By Antonia Magee
RETAILERS hoping for a sales surge at Christmas would, for the most part, be feeling let down.
Having survived a year of rampant discounting, a record high Aussie dollar and climbing interest rates, the less-than-impressive Christmas trading means many retailers are entering 2011 on their knees.
And, according to the experts, retailers are unlikely to discern any great improvements soon.
James Stewart, retail expert for corporate doctor Ferrier Hodgson, compares retail conditions to the early 1990s, when Australia was mired in recession.
Except this time it’s happening in an economy that everyone from the Treasurer to the Reserve Bank of Australia to the International Monetary Fund insists is one of the best anywhere in the developed world
Mr Stewart said it had been “the toughest run-up to a Christmas that retailers have seen for almost 20 years”.
He said consumers were more conservative, judicious and constantly on the hunt for a bargain — something Myer boss Bernie Brookes said he wanted to stop in September but was still battling with this month.
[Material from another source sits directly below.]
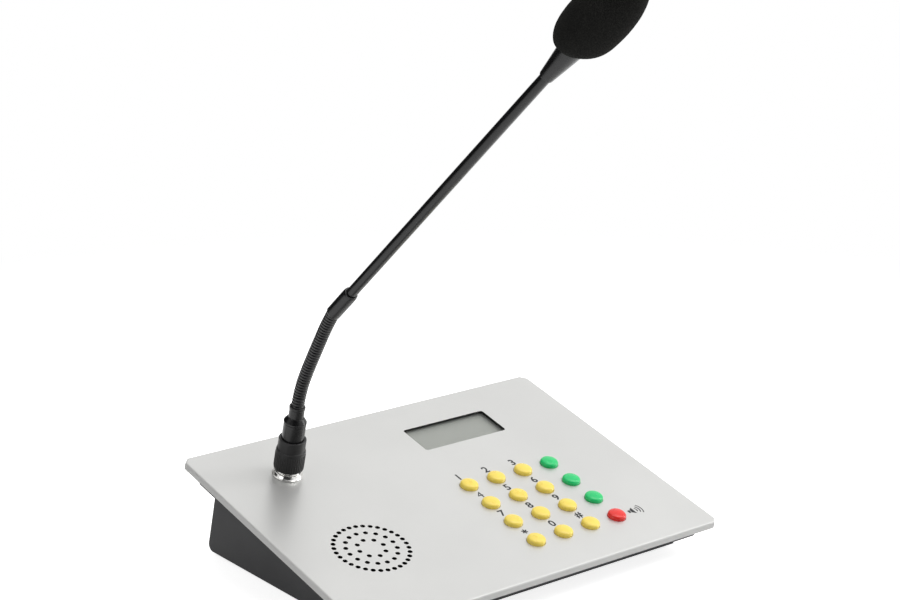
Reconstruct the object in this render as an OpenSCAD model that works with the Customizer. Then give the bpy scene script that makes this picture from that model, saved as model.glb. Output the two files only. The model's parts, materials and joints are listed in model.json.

“Consumers now know there is real value in waiting for retailers to go on sale,” Mr Stewart said.
Interest rates
Australian National Retailers Association chief Margy Osmond said retailers looking for a light at the end of the tunnel would have to wait a little longer until conditions improved.
“At the start of 2010 we were predicting recovery in the first two quarters of 2011. I think you could look to push that out quite a way,” Ms Osmond said.
“There are a number of imponderables here, not the least of which is what the RBA might do, and secondly what the banks may do after the RBA does whatever it decides to do.”
Ms Osmond said interest rate rises had become a “psychological issue” and it wasn’t the impact of those rises on homeowners’ bank accounts that kept shoppers at home.
“It’s this constant sensation of uncertainty,” she said. “Rates going up and the prospect of a rate increase is enough to slow consumer behaviour now.”
Credit Suisse retail analyst Grant Saligari said times had changed and the Australian retailing would remain in turmoil for some time.
“The year ahead will be pretty much more of the same; interest rates will continue to go up (and) you’re probably going to have sub-trend consumer spending as a result,” Mr Saligari said.
“It’s going to remain a difficult retail environment.”
Mr Saligari said interest rates and pressure on household budgets would continue to be strong influences on savings and spending.
“It looks like rates will continue to stay at a level that will keep consumer spending fairly subdued,” he said.
Online shopping
Shopping over the internet is the one area that appears to be growing.
According to business researcher BIS Shrapnel, the value of the Australian online retail market has hit $21.3 billion — up 4.6 per cent in the past year.
IBISWorld expects the market to be worth $22.2 billion by the end of 2012.
Despite the growth, online’s share is still barely 3 per cent of all shopping.
Nevertheless, when the dollar hit parity with the US greenback in early November retailers started to get seriously worried about the money they were losing to cheaper sites overseas.
The resurgent Australian dollar saw retail rivals Bernie Brookes, Harvey Norman’s Gerry Harvey and Just Group’s Solomon Lew united in protest over the GST-free threshold on goods bought on offshore websites for under $1000.
The trio claimed retailers and the Federal Government were missing out on billions of dollars in revenue and taxes because of shoppers increasingly buying cheaper goods on the internet without the 10 per cent GST.
Their chorus of dissent against the amount of cash leaving Australia – and avoiding their tills – helped convince the Government to commit the Productivity Commission to investigate the effect of online shopping on retailers — an inquiry that will take most of the next year to complete.
Whatever the findings, Evans and Partners research analyst Tony Wilson said online shopping was here to stay and retailers needed to get their act together if they were to prosper in the digital age.
“Fundamentally, people are going to have money in their pockets to spend next year . . . the issue you have is where people are going to spend that money,” Mr Wilson said.
He said retailers needed to cut prices and make their online experience a feature rather than a sidebar.
“Retailers in Australia really need to develop some more sophisticated online stores and they’re only just starting to do that, like Myer and David Jones,” he said.
“If ultimately they don’t make those adjustments I think we will see more and more dollars spent offshore.”
Mr Wilson said that if the Government lowered the GST-free threshold on goods bought on international websites to closer to $400 it could limit the number of people taking up online shopping.
But Mr Saligari said it was not just the dollar or the GST that had sent people searching for bargains online but a natural change in consumer habits.
“It seems a lot more prominent this year and next year could be more of the same,” Mr Saligari said.
“Retailers are going to have to offer a better quality retail experience (and) there will continue to be a shakeout of better quality retailers from those that are not quite up to the job.”